━━ Collected data

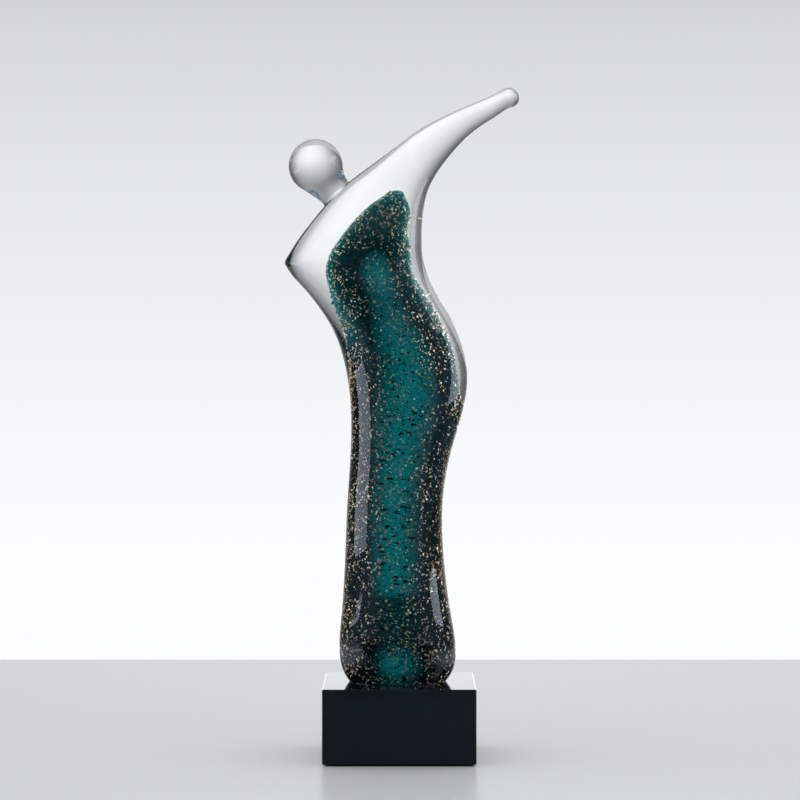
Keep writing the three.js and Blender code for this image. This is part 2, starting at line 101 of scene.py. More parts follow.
class Graph:
    """Builds a node tree: shader, world or geometry."""

    NOISE_REACH = (0.3, 0.7)

    def __init__(self, tree: bpy.types.NodeTree) -> None:
        """Keep the tree and empty it."""
        self.tree = tree
        tree.nodes.clear()

    def add(self, kind: str, sockets: dict | None = None, **settings: object) -> bpy.types.Node:
        """Add a node, set its settings and then its sockets.

        Args:
            kind: Node type name.
            sockets: Input sockets by name or index, as plain values, sockets or signals.
            settings: Properties of the node. A ramp's stops are (place, colour) pairs.

        Returns:
            The new node.
        """
        node = self.tree.nodes.new(kind)
        for name, value in settings.items():
            if name == "stops":
                self._set_stops(node.color_ramp, value)
            else:
                setattr(node, name, value)
        for name, value in (sockets or {}).items():
            self.feed(node.inputs[name], value)
        return node

    @staticmethod
    def _set_stops(ramp: bpy.types.ColorRamp, stops: list[tuple[float, Colour]]) -> None:
        """Give a colour ramp its stops.

        Args:
            ramp: Ramp of a Color Ramp node.
            stops: Place and colour of each stop, in rising order.
        """
        while len(ramp.elements) < len(stops):
            ramp.elements.new(1.0)
        for element, (position, colour) in zip(ramp.elements, stops):
            element.position = position
            element.color = colour

    def feed(self, target: Socket, value: object) -> None:
        """Link or set one input socket.

        Args:
            target: Input socket.
            value: Signal, output socket or plain value.
        """
        if isinstance(value, Signal):
            value = value.socket
        if isinstance(value, Socket):
            self.tree.links.new(value, target)
        else:
            target.default_value = value

    def signal(self, node: bpy.types.Node, output: str | int = 0) -> "Signal":
        """Wrap one output of a node for arithmetic."""
        return Signal(self, node.outputs[output])

    def math(self, operation: str, *values: object) -> "Signal":
        """Add a Math node with one to three operands."""
        return self.signal(self.add("ShaderNodeMath", dict(enumerate(values)), operation=operation))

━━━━

| Given exercise |
Copy out all of the lines above exactly.

| Output for this task |
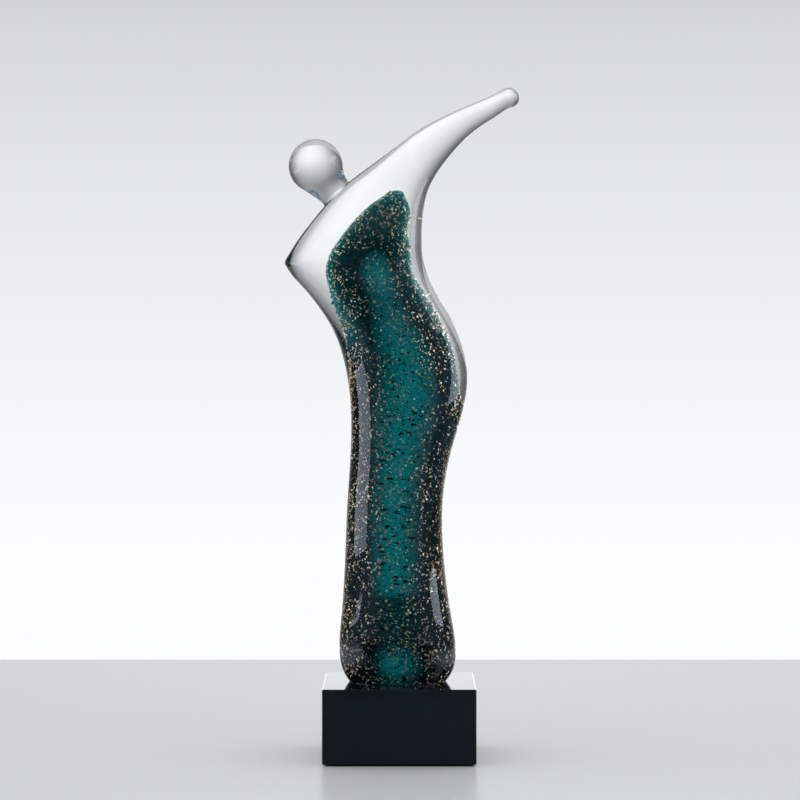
Keep writing the three.js and Blender code for this image. This is part 2, starting at line 101 of scene.py. More parts follow.
class Graph:
    """Builds a node tree: shader, world or geometry."""

    NOISE_REACH = (0.3, 0.7)

    def __init__(self, tree: bpy.types.NodeTree) -> None:
        """Keep the tree and empty it."""
        self.tree = tree
        tree.nodes.clear()

    def add(self, kind: str, sockets: dict | None = None, **settings: object) -> bpy.types.Node:
        """Add a node, set its settings and then its sockets.

        Args:
            kind: Node type name.
            sockets: Input sockets by name or index, as plain values, sockets or signals.
            settings: Properties of the node. A ramp's stops are (place, colour) pairs.

        Returns:
            The new node.
        """
        node = self.tree.nodes.new(kind)
        for name, value in settings.items():
            if name == "stops":
                self._set_stops(node.color_ramp, value)
            else:
                setattr(node, name, value)
        for name, value in (sockets or {}).items():
            self.feed(node.inputs[name], value)
        return node

    @staticmethod
    def _set_stops(ramp: bpy.types.ColorRamp, stops: list[tuple[float, Colour]]) -> None:
        """Give a colour ramp its stops.

        Args:
            ramp: Ramp of a Color Ramp node.
            stops: Place and colour of each stop, in rising order.
        """
        while len(ramp.elements) < len(stops):
            ramp.elements.new(1.0)
        for element, (position, colour) in zip(ramp.elements, stops):
            element.position = position
            element.color = colour

    def feed(self, target: Socket, value: object) -> None:
        """Link or set one input socket.

        Args:
            target: Input socket.
            value: Signal, output socket or plain value.
        """
        if isinstance(value, Signal):
            value = value.socket
        if isinstance(value, Socket):
            self.tree.links.new(value, target)
        else:
            target.default_value = value

    def signal(self, node: bpy.types.Node, output: str | int = 0) -> "Signal":
        """Wrap one output of a node for arithmetic."""
        return Signal(self, node.outputs[output])

    def math(self, operation: str, *values: object) -> "Signal":
        """Add a Math node with one to three operands."""
        return self.signal(self.add("ShaderNodeMath", dict(enumerate(values)), operation=operation))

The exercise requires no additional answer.